I can’t imagine how those monstrosities could incite anyone to stay inside one second more than they had to. Some of them were not without a certain charm though – there were wicker chairs outside by the doors, a hammock here and there, colorful canvas awnings hanging above the porches. The prices were shameless – anywhere from 300 Rs (about $8) to 1000 Rs ($26) per night. With some bargaining you could get a hut with a shared “bathroom” (located in a different shack) for 250 Rs. I didn’t really see any significant differences between the higher and lower end of the price spectrum – the rooms looked all similar, they only varied in size. There was only one such hut-village that had the privilege of being called “upscale” – the sturdy, good-looking cabins were made of wood and brick and had real windows; there were grass lawns in front of them and the sandy alleys were paved with stone slates.

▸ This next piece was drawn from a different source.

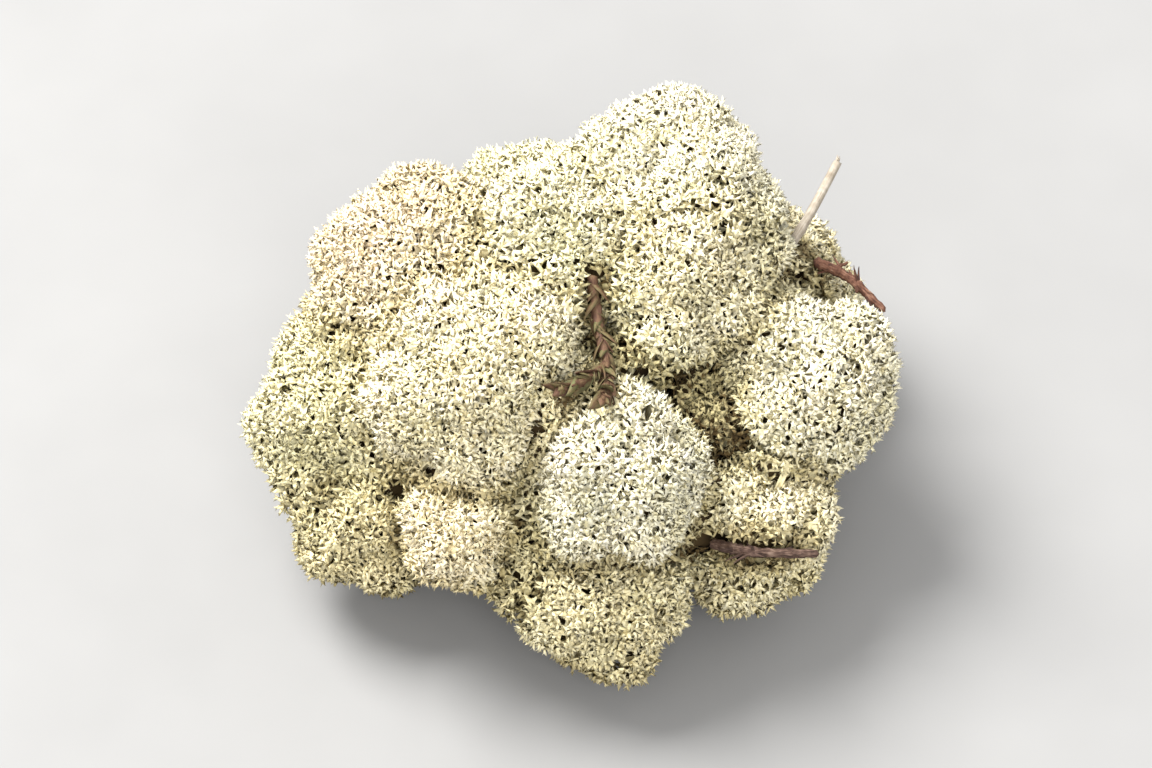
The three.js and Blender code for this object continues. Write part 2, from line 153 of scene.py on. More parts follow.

They were charging 3500 Rs a night and were booked solid, so we couldn’t even see one on the inside. I still can’t see the fascination of going to a hippie beach camp in India only to pay the equivalent of $100 a night…

Cabo de Rama
Remains of the portuguese fort

Since there was nothing acceptable between the two extremes, our fleeting dream of staying on the beach evaporated during the half-hour I spent looking at over a dozen “hotels”. We walked back to the main street and got a room on the upper floor of a two-storey building hidden between the palm trees. For 400 Rs we had a quiet, large room with cable TV, a bathroom with tiled floor and walls (a rarity in India where crude concrete masonry is the norm) and - almost unheard of - hot water at the shower! The beach huts were forgotten on the spot. And I don’t like roasting in the sun anyway...

Posted from Varanasi, home to a large community of dread-locked westerners in search for the ultimate spirituality.